The military regime that took over appointed Ratu Josefa Iloilo, who had been Mara's Vice-President, to succeed him on 13 July 2000. After the coup had been quashed, the Supreme Court ruled on 15 November that year that Mara's replacement was unconstitutional and ordered his reinstatement, but Mara, wishing to spare the country further constitutional trauma, officially resigned, with his resignation retroactive to May 29, 2000.

On April 29, 2001, Mara publicly accused the police chief, Colonel Isikia Savua and former Prime Minister, Sitiveni Rabuka, of instigating the coup. In what was to be his last public interview, Mara claimed that George Speight - who was then in custody and has since been convicted of treason - was only a front, Mara told Close-Up on Fiji Television that he confronted Savua and Rabuka two days after the coup about their possible involvement. "I could see it in their faces," said Mara, emphatically rejecting their denials.

Mara told the programme that within half an hour of Speight's forcible occupation of the Parliament, Rabuka had telephoned Government House (the official residence of the President) to offer to form a government.

Mara said that he was shocked to learn that the Counter Revolutionary Warfare Unit of the Army had been involved in the coup. He alleged that they took George Speight to Parliament, and that their senior officers supplied them with weapons, blankets, and food. Mara also declared that the Counter Revolutionary Warfare officers who joined Speight's coup had trained on a farm owned by Rabuka. Excerpts of this interview were broadcast on 29 April 2001; the full interview was not broadcast until 29 April 2004 - while his body was lying in state in preparation for his funeral.

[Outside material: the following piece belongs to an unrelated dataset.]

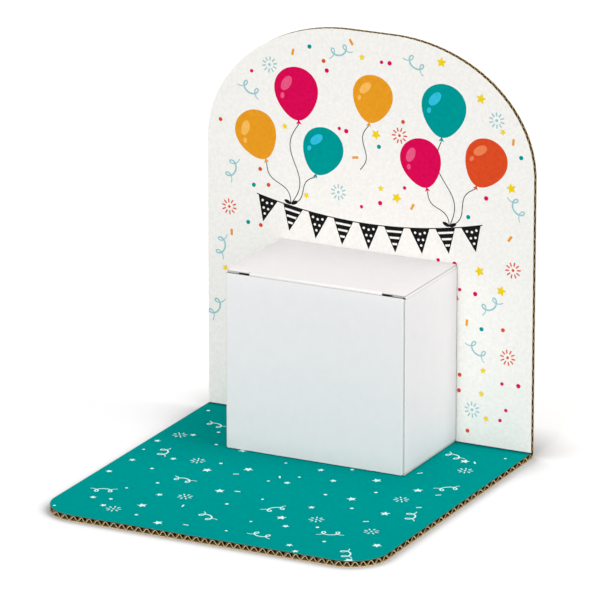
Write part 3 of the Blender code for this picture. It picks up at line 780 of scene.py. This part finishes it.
nicks = joined(*[[(z - NICK_MOUTH, 0.0), (z - NICK_BOTTOM, NICK_DEPTH), (z + NICK_BOTTOM, NICK_DEPTH),
                  (z + NICK_MOUTH, 0.0)] for z in NICK_HEIGHTS])
outline = joined((low_of["side"], 0.0), nicks, (high_of["side"], 0.0), top_edge,
                 (high_of["side"] - GLUE_TAPER, travel[-1]), (low_of["side"] + GLUE_TAPER, travel[-1]),
                 low_edge[::-1])
rows = [*travel[1:-1], *(travel[firsts] - CARD_MARGIN), *(travel[lasts] + CARD_MARGIN)]
wall_starts = np.array([0.0, *travel[lasts]])
wall_ends = np.array([*travel[firsts], travel[-1]])
for start, end in zip(wall_starts[:4], wall_ends[:4]):
    rows += list(np.linspace(start, end, PANEL_STRIPS + 1)[1:-1])
columns = np.linspace(CARTON_FLOOR, CARTON_TOP, 12)[1:-1]
points, faces, cover = cut_sheet(outline, CARD, CARD_EDGE_RADIUS, rows=sorted(rows), columns=columns)
x, y, angle = (np.interp(points[:, 1], travel, path[:, i]) for i in range(3))
# The four walls bow in a little between their creases, most at half height
share = np.clip((points[:, 1][:, None] - wall_starts) / (wall_ends - wall_starts), 0.0, 1.0)
bow = np.sin(share * math.pi)[:, :4].sum(axis=1) * WALL_BOW
rise = np.clip((points[:, 0] - CARTON_FLOOR) / (CARTON_TOP - CARTON_FLOOR), 0.0, 1.0)
out = points[:, 2] - CARD / 2 - bow * np.sin(rise * math.pi)
points = np.column_stack([x + out * np.cos(angle), y + out * np.sin(angle), points[:, 0]])
walls = piece("carton_walls", points, faces, cover, boxboard, SOFT_ANGLE)
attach(walls, "stand")
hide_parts("carton_sleeve")

# The lid and its tuck flap
# One tongue of the same boxboard, creased to the back wall, with an ear at each end of its front
# crease. Beyond the crease the tuck flap goes down behind the front wall by friction alone.

LID_SIDE_SETBACK = 0.0003
LID_CORNER_RADIUS = 0.001
LID_REAR_RADIUS = 0.0001
# How far a closure goes on into the back wall
LID_REAR = 0.00008
BOTTOM_REAR = 0.00002
BOTTOM_SIDE_SETBACK = 0.0001
# At its rear crease a closure is narrower by this on each side, and widens between these places
REAR_INSET = 0.0004
REAR_EASE = (-0.0002, 0.0004)
TUCK_TAB = 0.0606
TUCK_SLIT = 0.0002
TUCK_EAR = 0.0037
TUCK_EAR_DROP = 0.0006
TUCK_LENGTH = 0.014
TUCK_CORNER_RADIUS = 0.008
SWING_CLEARANCE = 0.00025
# The tuck flap's piece starts this far before the crease, so that the crease is one smooth curve
TUCK_LAP = 0.0005


def closure(name, level, inward, gap, radius, setback, rear):
    """The panel that closes one end of the carton.

    Its outline is drawn with past growing from the rear crease to the front. The crease is the wrap
    formula, a quarter turn down to the back wall's edge.
    """
    hinge_y = CARTON_FRONT + CARD + gap + radius
    half = CARTON_SIDE - setback
    slit = TUCK_TAB / 2 + TUCK_SLIT
    outer = LID_REAR_RADIUS + CARD
    line = CARTON_BACK - outer
    front = line - hinge_y
    arc_length = (LID_REAR_RADIUS + CARD / 2) * quarter_turn
    down = -arc_length - rear
    centre = (half - LID_CORNER_RADIUS, front + radius - LID_CORNER_RADIUS)
    corner = arc(centre, (LID_CORNER_RADIUS, LID_CORNER_RADIUS), 0.0, quarter_turn, 8)
    right = joined((half - REAR_INSET, down), (half - REAR_INSET, REAR_EASE[0]), (half, REAR_EASE[1]),
                   corner, (slit, front + radius), (slit, front - TUCK_LAP))
    outline = joined(right, mirrored(right))
    rows = [FLAT_MARGIN, *np.linspace(0.0, -arc_length, CARD_STEPS // 2 + 1),
            *np.linspace(0.0, front, PANEL_STRIPS + 1)[1:-1]]
    columns = np.linspace(-half, half, PANEL_STRIPS + 1)[1:-1]
    points, faces, cover = cut_sheet(outline, CARD, CARD_EDGE_RADIUS, rows=rows, columns=columns,
                                     butt=front - TUCK_LAP)
    on, height = wrap(points[:, 1], points[:, 2], LID_REAR_RADIUS, quarter_turn, CARD)
    points = np.column_stack([points[:, 0], line - on, level + inward * (outer - height)])
    return piece(name, points, faces, cover, boxboard, SOFT_ANGLE)


def tuck_lean(gap, radius):
    """The lean that lets a tuck flap's tip clear the front wall on its circle about the rear crease."""
    swing = (CARTON_BACK - CARTON_FRONT) - CARD - gap
    depth = TUCK_LENGTH + radius
    return math.asin((swing - math.sqrt(swing**2 - depth**2) + SWING_CLEARANCE) / TUCK_LENGTH)


def tuck(name, level, inward, gap, radius):
    """The flap past a closure's front crease: the wrap formula with a quarter turn and a slight lean."""
    turn = quarter_turn + tuck_lean(gap, radius)
    arc_length = (radius - CARD / 2) * turn
    tab = TUCK_TAB / 2
    half = tab + TUCK_EAR
    tip = -arc_length - TUCK_LENGTH
    shoulder = -arc_length - TUCK_EAR_DROP
    centre = (half - TUCK_CORNER_RADIUS, tip + TUCK_CORNER_RADIUS)
    corner = arc(centre, (TUCK_CORNER_RADIUS, TUCK_CORNER_RADIUS), -quarter_turn, 0.0, 20)
    right = joined(corner, (half, shoulder), (tab, shoulder), (tab, TUCK_LAP))
    rows = [*np.linspace(0.0, -arc_length, CARD_STEPS + 1), -arc_length - CARD_MARGIN]
    points, faces, cover = cut_sheet(joined(right, mirrored(right)), CARD, CARD_EDGE_RADIUS, rows=rows,
                                     butt=TUCK_LAP)
    on, height = wrap(points[:, 1], points[:, 2], radius - CARD, turn, CARD)
    hinge_y = CARTON_FRONT + CARD + gap + radius
    points = np.column_stack([points[:, 0], hinge_y + on, level + inward * (radius - height)])
    return piece(name, points, faces, cover, boxboard, SOFT_ANGLE)


lid = closure("lid_panel", CARTON_TOP, -1, CARD_GAP, FOLD_RADIUS, LID_SIDE_SETBACK, LID_REAR)
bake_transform(lid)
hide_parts("lid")
lid_tuck = tuck("lid_tuck_flap_card", CARTON_TOP, -1, CARD_GAP, FOLD_RADIUS)
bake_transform(lid_tuck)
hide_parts("lid_tuck_flap")

# The dust flaps
# A flap creased to the top of each side wall, folded in under the lid before it is shut. A full
# width shoulder closes the lid's front corner; the rest is cut back clear of the tuck flap.

DUST_LENGTH = 0.026
DUST_SHOULDER = 0.006
DUST_SETBACK = 0.0002
DUST_TAPER = 0.006
DUST_CLEARANCE = 0.0005
# The share of the gap over the side wall that the flap's foot closes
DUST_FOOT = 0.7


def dust(name, side, level, inward, gap, radius):
    """A dust flap: the wrap formula with a quarter turn up from the side wall's edge.

    Its crease stops behind the wall's round corner, which the glue flap makes wider on the right.
    Past that corner the shoulder comes forward to the inside of the front wall.
    """
    crease_front = CARTON_FRONT + FOLD_RADIUS + DUST_SETBACK
    front = CARTON_FRONT + CARD + gap
    corner = FOLD_RADIUS - radius + (CARD + CARD_GAP if side > 0 else 0.0)
    rear = CARTON_BACK - FOLD_RADIUS - DUST_SETBACK
    tuck_reach = (TUCK_LENGTH + CARD) * math.sin(tuck_lean(gap, radius)) + CARD
    inner_front = front + tuck_reach + DUST_CLEARANCE
    shoulder = DUST_SHOULDER - radius
    tip = DUST_LENGTH - radius
    arc_length = (radius - CARD / 2) * quarter_turn
    start = -arc_length - DUST_FOOT * gap
    outline = joined((crease_front, start), (rear, start), (rear, tip - DUST_TAPER),
                     (rear - DUST_TAPER, tip), (inner_front + DUST_TAPER, tip),
                     (inner_front, tip - DUST_TAPER), (inner_front, shoulder), (front, shoulder),
                     (front, corner), (crease_front, corner))
    rows = [CARD_MARGIN, *np.linspace(0.0, -arc_length, CARD_STEPS + 1)]
    points, faces, cover = cut_sheet(outline, CARD, CARD_EDGE_RADIUS, rows=rows)
    on, height = wrap(points[:, 1], points[:, 2], radius - CARD, quarter_turn, CARD)
    hinge_z = level + inward * (CARD + gap + radius)
    points = np.column_stack([side * (CARTON_SIDE - radius) - side * on, points[:, 0],
                              hinge_z - inward * height])
    return piece(name, points, faces, cover, boxboard, SOFT_ANGLE)


for side, word in ((-1, "left"), (1, "right")):
    flap = dust("top_dust_flap_" + word, side, CARTON_TOP, -1, CARD_GAP, FOLD_RADIUS)
    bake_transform(flap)
    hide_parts("dust_flap_" + word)

# The bottom closure and its tape
# The same closure mirrored at the carton's foot, pressed flat by the tape. Two strips of
# double-sided tissue tape hold the carton on the base.

bottom_radius = PRESSED_RADIUS + CARD
foot = (CARTON_FLOOR, 1, PRESSED_GAP, bottom_radius)
for card, node in (
        (closure("bottom_closure_panel", *foot, BOTTOM_SIDE_SETBACK, BOTTOM_REAR), "bottom_panel"),
        (tuck("bottom_tuck_flap_card", *foot), "bottom_tuck_flap"),
        (dust("bottom_dust_flap_card_left", -1, *foot), "bottom_dust_flap_left"),
        (dust("bottom_dust_flap_card_right", 1, *foot), "bottom_dust_flap_right")):
    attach(card, "stand")
    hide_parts(node)
# Adhesive-soaked tissue: yellowish, half gloss, with the tissue's own clouds
tape = paper("double_sided_tissue_tape", "#CFC9B4", "#DDD8C6", 1.5, 0.25, 0.35, 0.004, specular=0.5)
for name in ("tape_strip_front", "tape_strip_rear"):
    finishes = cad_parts[name].data.materials
    finishes.clear()
    finishes.append(tape)

# The floor, the light and the camera
# A white sweep under the object, soft studio light from the front, the right and above, and a long
# lens at the height and side of the photograph.

FLOOR_REACH = 4.0
# Within a reach of the object the floor's lift to white fades, down to none at this share of open
# sky, which leaves the contact shadow
FLOOR_LIFT = 0.46
SHADOW_REACH = 0.04
SHADOW_SKY = 0.75
# How bright the world is as a light; to the eye it is white
WORLD_LIGHT = 0.42


def seen_ray(tree):
    """1 for rays seen straight, mirrored or refracted, and 0 for the rest."""
    path = add(tree, "ShaderNodeLightPath").outputs
    seen = add(tree, "ShaderNodeMath", {0: path["Is Camera Ray"], 1: path["Is Glossy Ray"]},
               operation="MAXIMUM")
    return add(tree, "ShaderNodeMath", {0: seen.outputs[0], 1: path["Is Transmission Ray"]},
               operation="MAXIMUM").outputs[0]


floor_mesh = bpy.data.meshes.new("studio_floor")
corners = np.array([(-1, -1, 0), (1, -1, 0), (1, 1, 0), (-1, 1, 0)]) * FLOOR_REACH
floor_mesh.from_pydata(corners.tolist(), [], [(0, 1, 2, 3)])
floor = bpy.data.objects.new("studio_floor", floor_mesh)
scene.collection.objects.link(floor)
white_floor = bpy.data.materials.new("white_paper_sweep")
white_floor.use_nodes = True
tree = white_floor.node_tree
occlusion = add(tree, "ShaderNodeAmbientOcclusion", {"Distance": SHADOW_REACH})
open_sky = add(tree, "ShaderNodeMapRange",
               {"Value": occlusion.outputs["AO"], "From Min": SHADOW_SKY, "To Max": FLOOR_LIFT})
lift = add(tree, "ShaderNodeMath", {0: seen_ray(tree), 1: open_sky.outputs[0]}, operation="MULTIPLY")
feed(tree, tree.nodes["Principled BSDF"],
     {"Base Color": linear("#C8C8C8"), "Roughness": 1.0, "Specular IOR Level": 0.0,
      "Emission Color": (1.0, 1.0, 1.0, 1.0), "Emission Strength": lift.outputs[0]})
floor_mesh.materials.append(white_floor)

world = bpy.data.worlds.new("studio")
scene.world = world
world.use_nodes = True
tree = world.node_tree
strength = add(tree, "ShaderNodeMapRange", {"Value": seen_ray(tree), "To Min": WORLD_LIGHT})
feed(tree, tree.nodes["Background"], {"Color": (1.0, 1.0, 1.0, 1.0), "Strength": strength.outputs[0]})

# level is how bright a white face turned to the lamp shows, spread its apparent width in degrees
for name, direction, spread, level in (
        ("key_softbox", (0.05, -0.97, 0.22), 16, 0.56),
        ("side_softbox", (0.93, 0.0, 0.37), 40, 0.52),
        ("top_softbox", (0.0, 0.0, 1.0), 60, 0.38)):
    light = bpy.data.lights.new(name, "SUN")
    light.angle = math.radians(spread)
    light.energy = level * math.pi
    lamp = bpy.data.objects.new(name, light)
    lamp.rotation_mode = "QUATERNION"
    lamp.rotation_quaternion = Vector(direction).to_track_quat("Z", "Y")
    scene.collection.objects.link(lamp)

VIEW_AZIMUTH = math.radians(26.56)
VIEW_ELEVATION = math.radians(17.51)
VIEW_DISTANCE = 2.5
VIEW_LENS = 370.0
SENSOR_WIDTH = 36.0
# The point looked at, and the shift that puts the object where the photograph has it
VIEW_MIDDLE = Vector((0.0, -0.0005, 0.075))
SHIFT_RIGHT = 0.00514
SHIFT_UP = 0.00478
forward = Vector((-math.sin(VIEW_AZIMUTH) * math.cos(VIEW_ELEVATION),
                  math.cos(VIEW_AZIMUTH) * math.cos(VIEW_ELEVATION), -math.sin(VIEW_ELEVATION)))
right = Vector((math.cos(VIEW_AZIMUTH), math.sin(VIEW_AZIMUTH), 0.0))
up = right.cross(forward)
camera = bpy.data.objects.new("camera", bpy.data.cameras.new("camera"))
camera.data.lens = VIEW_LENS
camera.data.sensor_width = SENSOR_WIDTH
target = VIEW_MIDDLE + right * SHIFT_RIGHT + up * SHIFT_UP
facing = Matrix((right, up, -forward)).transposed()
camera.matrix_world = Matrix.Translation(target - forward * VIEW_DISTANCE) @ facing.to_4x4()
scene.collection.objects.link(camera)
scene.camera = camera
scene.view_settings.view_transform = "Standard"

Whether Mara's resignation was in fact forced has been the subject of a police investigation since May 21, 2003, when the Police Investigations Department confirmed that they had opened an investigation into the events surrounding his departure from office. Mahendra Chaudhry, the deposed Prime Minister, has publicly supported Mara's version of events, and has further alleged that Mara was blackmailed with a threat to kill his daughter, Tourism Minister Adi Koila Nailatikau, who was one of the hostages. Commodore Bainimarama has defended his role in the incident saying it was "necessary" at the time, and that Mara's resignation was, in fact, voluntary and that he had refused offers of reinstatement. Mara's daughter, Adi Ateca Ganilau (wife of Ratu Epeli Ganilau) appeared to support Bainimarama's claims in a statement on 10 January 2005, saying that her father had resigned and had refused to return because he was upset by the abrogation of the Constitution. "He did not agree with the abrogation of the Constitution. That was probably why he refused to return to office. It was not that the military pressured him to move out," Ganilau said. She called for a thorough investigation into the abrogation of the Constitution, and for those who were legal advisers at the time to be answerable for their actions.

Police have said they have faced "many challenges" in their investigation, finding many officers uncooperative. On 30 April 2004, the Fijian police said they were closely examining the recording of Mara's last interview, in an attempt to uncover new leads. Police spokesman Mesake Koroi declared that there was a lot of hearsay and rumours in circulation that would not stand up in a court of law. "Unfortunately we are hitting a brick wall in our investigations at the moment," Koroi said. On 2 May 2005, however, Commodore Bainimarama agreed to make a statement to the police about his own role in Mara's resignation. Police Commissioner Andrew Hughes said that no charges could be brought against Commodore Bainimarama unless it could be proved that he had actually forced the President to resign. On 5 January 2006, Hughes said that Mara's departure from the Presidency was one of seven major cases the police were still working on.